An Enhanced Equivalent Circuit Model With Real-Time Parameter Identification for Battery State-of-Charge Estimation

• Published in: IEEE transactions on industrial electronics (1982) Vol. 69; no. 4; pp. 3743 - 3751
• Main Authors: Naseri, Farshid, Schaltz, Erik, Stroe, Daniel-Ioan, Gismero, Alejandro, Farjah, Ebrahim
• Format: Journal Article
• Language: English
• Published: New York IEEE 01.04.2022; The Institute of Electrical and Electronics Engineers, Inc. (IEEE)

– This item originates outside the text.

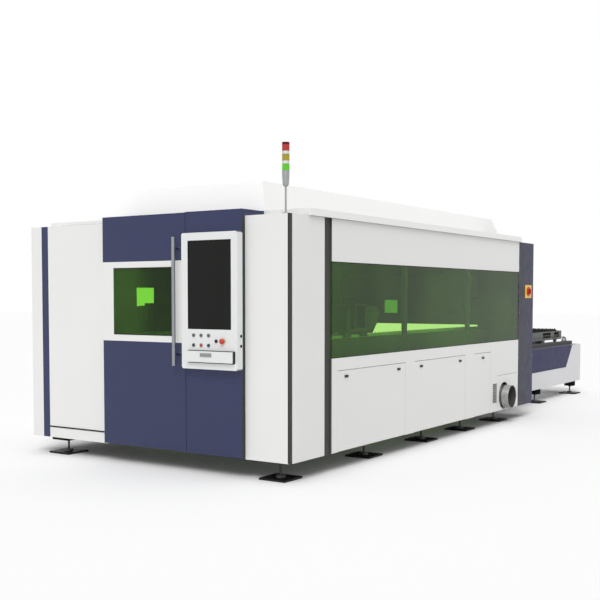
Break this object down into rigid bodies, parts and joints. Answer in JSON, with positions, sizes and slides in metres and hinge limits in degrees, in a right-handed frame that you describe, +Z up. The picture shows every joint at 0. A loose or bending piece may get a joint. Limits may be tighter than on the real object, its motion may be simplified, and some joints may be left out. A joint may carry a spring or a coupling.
{
  "type": "fiber laser cutting machine",
  "caption": "Enclosed sheet cutting machine with a sliding front door, a control console, a long green window and a pallet exchange table.",
  "frame": {"origin": "centre of the footprint's bounding box, on the floor", "axes": "+X along the machine from the front door towards the exchange table, +Y from the window side to the far side, +Z up"},
  "size_m": [8.256, 2.887, 2.5192],
  "materials": {
    "bed_paint": "satin",
    "bezel_grey": "satin",
    "blue_paint": "satin",
    "button_dark": "satin",
    "button_grey": "satin",
    "button_red": "satin",
    "chain_steel": "oiled",
    "console_white": "satin",
    "dark_trim": "matt",
    "foot_iron": "matt",
    "frame_paint": "satin",
    "gantry_alloy": "satin",
    "green_glass": "clear",
    "ground_steel": "ground",
    "handle_alloy": "anodised",
    "head_black": "anodised",
    "latch_black": "satin",
    "lens_plastic": "gloss",
    "motor_paint": "satin",
    "pallet_paint": "satin",
    "pan_steel": "mill finish",
    "pole_grey": "satin",
    "screen_black": "gloss",
    "shutter_grey": "satin",
    "slat_steel": "mill finish",
    "switch_red": "satin",
    "white_paint": "satin",
    "yellow_plastic": "satin",
    "zinc_pipe": "zinc plated"
  },
  "bodies": {
    "machine": {"welded_frame": "frame_paint", "levelling_feet": "foot_iron", "machine_bed": "bed_paint", "x_rails": "ground_steel", "near_side_panels": "white_paint", "far_side_panels": "white_paint", "front_panels": "white_paint", "dark_strips": "dark_trim", "rear_wall": "white_paint", "rear_cabinets": "blue_paint", "roof_lip": "white_paint", "roof_hood": "white_paint", "laser_windows": "green_glass", "door_portal": "blue_paint", "door_track": "ground_steel", "console_housing": "console_white", "console_screen": "screen_black", "console_bezels": "bezel_grey", "tower_pole": "pole_grey", "tower_lenses": "lens_plastic", "extraction_pipe": "zinc_pipe", "scrap_pans": "pan_steel", "table_frame": "frame_paint", "table_panels": "white_paint", "table_side_plates": "blue_paint", "pallet_rails": "ground_steel", "drive_motor": "motor_paint", "drive_chains": "chain_steel", "switch_plate": "yellow_plastic"},
    "front_door": {"door_leaf": "blue_paint", "door_glass": "green_glass", "door_handle": "handle_alloy"},
    "gantry": {"gantry_beam": "gantry_alloy"},
    "carriage": {"y_carriage": "gantry_alloy"},
    "head": {"cutting_head": "head_black"},
    "upper_pallet": {"upper_pallet_frame": "pallet_paint", "upper_pallet_slats": "slat_steel"},
    "lower_pallet": {"lower_pallet_frame": "pallet_paint", "lower_pallet_slats": "slat_steel"},
    "drive_axle": {"drive_shaft": "ground_steel"},
    "idler_axle": {"idler_shaft": "ground_steel"},
    "shutter": {"rear_shutter": "shutter_grey"},
    "door_left": {"side_door_left": "white_paint"},
    "door_middle": {"side_door_middle": "white_paint"},
    "door_right": {"side_door_right": "white_paint"},
    "latch_body_left_front": {"latch_left_front": "latch_black"},
    "latch_body_left_rear": {"latch_left_rear": "latch_black"},
    "latch_body_middle_front": {"latch_middle_front": "latch_black"},
    "latch_body_middle_rear": {"latch_middle_rear": "latch_black"},
    "latch_body_right": {"latch_right": "latch_black"},
    "tray": {"keyboard_tray": "console_white"},
    "push_upper_1": {"button_upper_1": "button_grey"},
    "push_upper_2": {"button_upper_2": "button_grey"},
    "push_upper_3": {"button_upper_3": "button_grey"},
    "push_lower_1": {"button_lower_1": "button_dark"},
    "push_lower_2": {"button_lower_2": "button_red"},
    "push_lower_3": {"button_lower_3": "button_dark"},
    "selector": {"selector_switch": "button_dark"},
    "stop_knob": {"emergency_stop": "button_red"},
    "isolator": {"main_switch": "switch_red"}
  },
  "joints": [
    {"name": "door_slide", "type": "slide", "parent": "machine", "child": "front_door", "axis": [0, 1, 0], "range_m": [0, 0.69]},
    {"name": "gantry_travel", "type": "slide", "parent": "machine", "child": "gantry", "axis": [1, 0, 0], "range_m": [-0.495, 2.505]},
    {"name": "carriage_travel", "type": "slide", "parent": "gantry", "child": "carriage", "axis": [0, 1, 0], "range_m": [-0.755, 0.755]},
    {"name": "head_lift", "type": "slide", "parent": "carriage", "child": "head", "axis": [0, 0, -1], "range_m": [0, 0.12]},
    {"name": "upper_pallet_travel", "type": "slide", "parent": "machine", "child": "upper_pallet", "axis": [-1, 0, 0], "range_m": [0, 3.5]},
    {"name": "lower_pallet_travel", "type": "slide", "parent": "machine", "child": "lower_pallet", "axis": [1, 0, 0], "range_m": [0, 3.5]},
    {"name": "drive_turn", "type": "hinge", "parent": "machine", "child": "drive_axle", "pos_m": [3.977, 0.035, 0.685], "axis": [0, 1, 0], "range_deg": [-1745, 0]},
    {"name": "idler_turn", "type": "hinge", "parent": "machine", "child": "idler_axle", "pos_m": [-2.738, 0.035, 0.685], "axis": [0, 1, 0], "range_deg": [-1745, 0]},
    {"name": "shutter_drop", "type": "slide", "parent": "machine", "child": "shutter", "axis": [0, 0, -1], "range_m": [0, 0.565]},
    {"name": "side_door_left_fold", "type": "hinge", "parent": "machine", "child": "door_left", "pos_m": [-2.7315, -1.3395, 0.165], "axis": [1, 0, 0], "range_deg": [0, 90]},
    {"name": "side_door_middle_fold", "type": "hinge", "parent": "machine", "child": "door_middle", "pos_m": [-1.4025, -1.3395, 0.165], "axis": [1, 0, 0], "range_deg": [0, 90]},
    {"name": "side_door_right_fold", "type": "hinge", "parent": "machine", "child": "door_right", "pos_m": [-0.3935, -1.3395, 0.165], "axis": [1, 0, 0], "range_deg": [0, 90]},
    {"name": "latch_left_front_turn", "type": "hinge", "parent": "door_left", "child": "latch_body_left_front", "pos_m": [-3.183, -1.3565, 0.75], "axis": [0, 1, 0], "range_deg": [0, 90]},
    {"name": "latch_left_rear_turn", "type": "hinge", "parent": "door_left", "child": "latch_body_left_rear", "pos_m": [-2.28, -1.3565, 0.75], "axis": [0, 1, 0], "range_deg": [0, 90]},
    {"name": "latch_middle_front_turn", "type": "hinge", "parent": "door_middle", "child": "latch_body_middle_front", "pos_m": [-1.835, -1.3565, 0.75], "axis": [0, 1, 0], "range_deg": [0, 90]},
    {"name": "latch_middle_rear_turn", "type": "hinge", "parent": "door_middle", "child": "latch_body_middle_rear", "pos_m": [-0.97, -1.3565, 0.75], "axis": [0, 1, 0], "range_deg": [0, 90]},
    {"name": "latch_right_turn", "type": "hinge", "parent": "door_right", "child": "latch_body_right", "pos_m": [-0.3935, -1.3565, 0.75], "axis": [0, 1, 0], "range_deg": [0, 90]},
    {"name": "tray_pull", "type": "slide", "parent": "machine", "child": "tray", "axis": [-1, 0, 0], "range_m": [0, 0.18]},
    {"name": "button_upper_1_press", "type": "slide", "parent": "machine", "child": "push_upper_1", "axis": [1, 0, 0], "range_m": [0, 0.003], "stiffness_N_per_m": 150},
    {"name": "button_upper_2_press", "type": "slide", "parent": "machine", "child": "push_upper_2", "axis": [1, 0, 0], "range_m": [0, 0.003], "stiffness_N_per_m": 150},
    {"name": "button_upper_3_press", "type": "slide", "parent": "machine", "child": "push_upper_3", "axis": [1, 0, 0], "range_m": [0, 0.003], "stiffness_N_per_m": 150},
    {"name": "button_lower_1_press", "type": "slide", "parent": "machine", "child": "push_lower_1", "axis": [1, 0, 0], "range_m": [0, 0.003], "stiffness_N_per_m": 150},
    {"name": "button_lower_2_press", "type": "slide", "parent": "machine", "child": "push_lower_2", "axis": [1, 0, 0], "range_m": [0, 0.003], "stiffness_N_per_m": 150},
    {"name": "button_lower_3_press", "type": "slide", "parent": "machine", "child": "push_lower_3", "axis": [1, 0, 0], "range_m": [0, 0.003], "stiffness_N_per_m": 150},
    {"name": "selector_turn", "type": "hinge", "parent": "machine", "child": "selector", "pos_m": [-4.098, -0.7465, 1.051], "axis": [1, 0, 0], "range_deg": [0, 60]},
    {"name": "stop_press", "type": "slide", "parent": "machine", "child": "stop_knob", "axis": [1, 0, 0], "range_m": [0, 0.005]},
    {"name": "isolator_turn", "type": "hinge", "parent": "machine", "child": "isolator", "pos_m": [0.912, -1.3735, 1.4455], "axis": [0, 1, 0], "range_deg": [0, 90]}
  ],
  "couplings": [
    {"joint": "lower_pallet_travel", "follows": "upper_pallet_travel", "ratio": 1},
    {"joint": "drive_turn", "follows": "upper_pallet_travel", "rad_per_m": -8.6957},
    {"joint": "idler_turn", "follows": "upper_pallet_travel", "rad_per_m": -8.6957}
  ]
}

• Subjects: Algorithms; Batteries; Computational modeling; Electric cells; Electronic countermeasures; Equivalent circuit model (ECM); Equivalent circuits; Estimation; Extended Kalman filter; extended Kalman filter (EKF); Integrated circuit modeling; Iterative methods; least squares; lithium-ion (Li-ion) battery; Lithium-ion batteries; Manganese; Mathematical model; Mathematical models; Nonlinearity; Parameter estimation; Parameter identification; Real time; Real-time systems; Rechargeable batteries; State of charge; state of charge (SoC); Wiener model
• ISSN: 0278-0046; 1557-9948
• DOI: 10.1109/TIE.2021.3071679

This article introduces an efficient modeling approach based on the Wiener structure to reinforce the capacity of classical equivalent circuit models (ECMs) in capturing the nonlinearities of lithium-ion (Li-ion) batteries. The proposed block-oriented modeling architecture is composed of a simple linear ECM followed by a static output nonlinearity block, which helps achieving a superior nonlinear mapping property while maintaining the real-time efficiency. The observability of the established battery model is analytically proven. This article also introduces an efficient parameter estimator based on extended-kernel iterative recursive least squares algorithm for real-time estimation of the parameters of the proposed Wiener model. The proposed approach is applied for state-of-charge (SoC) estimation of 3.4-Ah 3.6-V nickel-manganese-cobalt-based Li-ion cells using the extended Kalman filter (EKF). The results show about 1.5% improvement in SoC estimation accuracy compared with the EKF algorithm based on the second-order ECM. A series of real-time tests are also carried out to demonstrate the computational efficiency of the proposed method.